-- Information shown start --

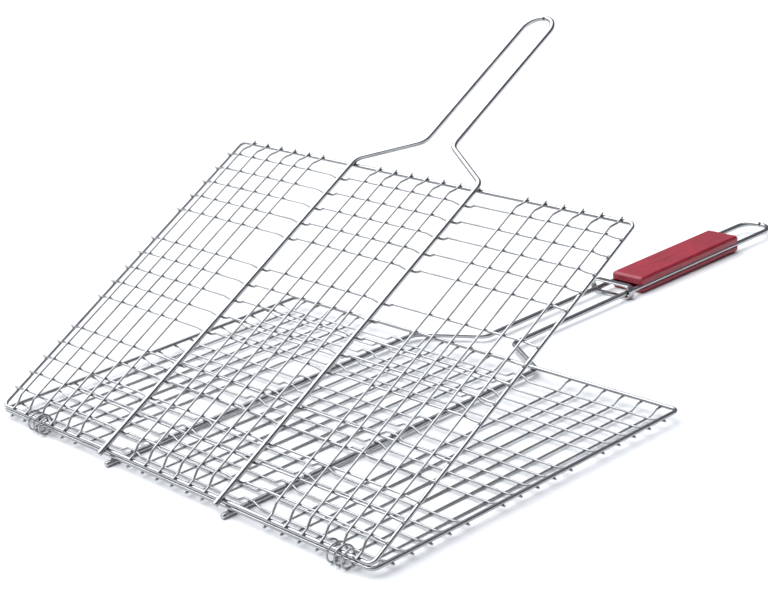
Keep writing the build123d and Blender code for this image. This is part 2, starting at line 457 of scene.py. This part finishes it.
def cross_path(y):
    """A mesh wire from side to side, which dips under both legs."""
    start, end = CROSS_STEP_START, STEP_END
    points = [
        (-WIDTH / 2 - TICK, y, EDGE), (-WIDTH / 2 + start, y, EDGE), (-WIDTH / 2 + end, y, CROSS),
    ]
    for leg in LEGS:
        points += [
            (leg - end, y, CROSS), (leg - start, y, UNDER_LEG),
            (leg + start, y, UNDER_LEG), (leg + end, y, CROSS),
        ]
    points += [
        (WIDTH / 2 - end, y, CROSS), (WIDTH / 2 - start, y, EDGE), (WIDTH / 2 + TICK, y, EDGE),
    ]
    return divided(rounded(points, CROSS_BEND), LONGEST_MESH_RUN)


# Half sizes of the welded lumps: mesh on mesh, mesh on frame, mesh on leg and leg on frame
SMALL_WELD = (0.85 * MM, 0.85 * MM, 0.42 * MM)
EDGE_WELD = (0.85 * MM, 0.85 * MM, 0.5 * MM)
LEG_WELD = (1.4 * MM, 1.1 * MM, 0.5 * MM)
FRAME_WELD = (2.1 * MM, 1.8 * MM, 0.8 * MM)
BUTT_WELD_AT = 150 * MM  # along the frame's wire


class Nuggets:
    """Small welded lumps between crossing wires, gathered into one mesh."""

    def __init__(self):
        self.bm = bmesh.new()

    def add(self, at, size, place):
        made = bmesh.ops.create_icosphere(self.bm, subdivisions=2, radius=1.0)
        seed = random.uniform(0, 90)
        for v in made["verts"]:
            spread = max(abs(v.co.x), abs(v.co.y))
            lump = 1 + 0.10 * noise.noise(v.co * 1.7 + Vector((seed, 0, 0)))
            # four short toes, one along each wire's side
            toe = 0.86 + 0.22 * spread**3
            v.co = Vector(
                (v.co.x * size[0] * toe, v.co.y * size[1] * toe, v.co.z * size[2])
            ) * lump + Vector(at)
        bmesh.ops.transform(self.bm, matrix=place, verts=made["verts"])

    def build(self, name, body, slot):
        mesh = bpy.data.meshes.new(name)
        self.bm.to_mesh(mesh)
        self.bm.free()
        return finished(name, mesh, WELD, body)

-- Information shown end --

Set down every line of the listing above again, exactly as given.

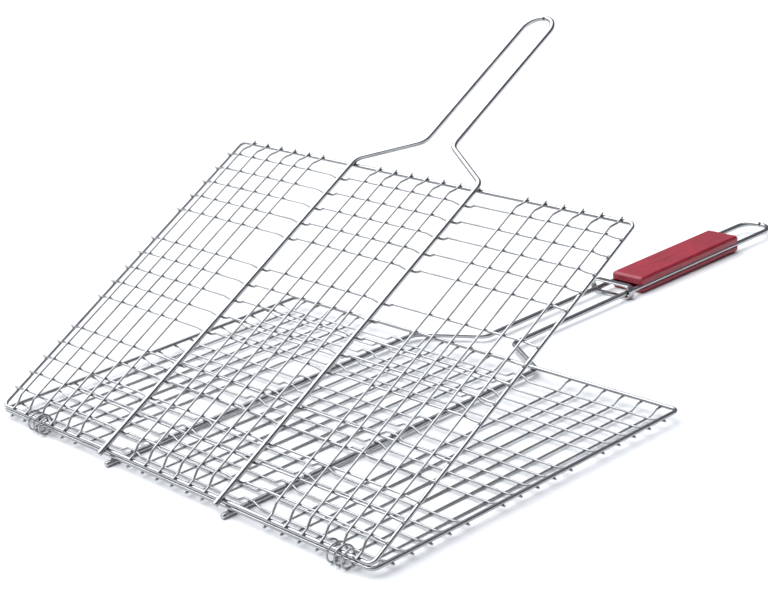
Keep writing the build123d and Blender code for this image. This is part 2, starting at line 457 of scene.py. This part finishes it.
def cross_path(y):
    """A mesh wire from side to side, which dips under both legs."""
    start, end = CROSS_STEP_START, STEP_END
    points = [
        (-WIDTH / 2 - TICK, y, EDGE), (-WIDTH / 2 + start, y, EDGE), (-WIDTH / 2 + end, y, CROSS),
    ]
    for leg in LEGS:
        points += [
            (leg - end, y, CROSS), (leg - start, y, UNDER_LEG),
            (leg + start, y, UNDER_LEG), (leg + end, y, CROSS),
        ]
    points += [
        (WIDTH / 2 - end, y, CROSS), (WIDTH / 2 - start, y, EDGE), (WIDTH / 2 + TICK, y, EDGE),
    ]
    return divided(rounded(points, CROSS_BEND), LONGEST_MESH_RUN)


# Half sizes of the welded lumps: mesh on mesh, mesh on frame, mesh on leg and leg on frame
SMALL_WELD = (0.85 * MM, 0.85 * MM, 0.42 * MM)
EDGE_WELD = (0.85 * MM, 0.85 * MM, 0.5 * MM)
LEG_WELD = (1.4 * MM, 1.1 * MM, 0.5 * MM)
FRAME_WELD = (2.1 * MM, 1.8 * MM, 0.8 * MM)
BUTT_WELD_AT = 150 * MM  # along the frame's wire


class Nuggets:
    """Small welded lumps between crossing wires, gathered into one mesh."""

    def __init__(self):
        self.bm = bmesh.new()

    def add(self, at, size, place):
        made = bmesh.ops.create_icosphere(self.bm, subdivisions=2, radius=1.0)
        seed = random.uniform(0, 90)
        for v in made["verts"]:
            spread = max(abs(v.co.x), abs(v.co.y))
            lump = 1 + 0.10 * noise.noise(v.co * 1.7 + Vector((seed, 0, 0)))
            # four short toes, one along each wire's side
            toe = 0.86 + 0.22 * spread**3
            v.co = Vector(
                (v.co.x * size[0] * toe, v.co.y * size[1] * toe, v.co.z * size[2])
            ) * lump + Vector(at)
        bmesh.ops.transform(self.bm, matrix=place, verts=made["verts"])

    def build(self, name, body, slot):
        mesh = bpy.data.meshes.new(name)
        self.bm.to_mesh(mesh)
        self.bm.free()
        return finished(name, mesh, WELD, body)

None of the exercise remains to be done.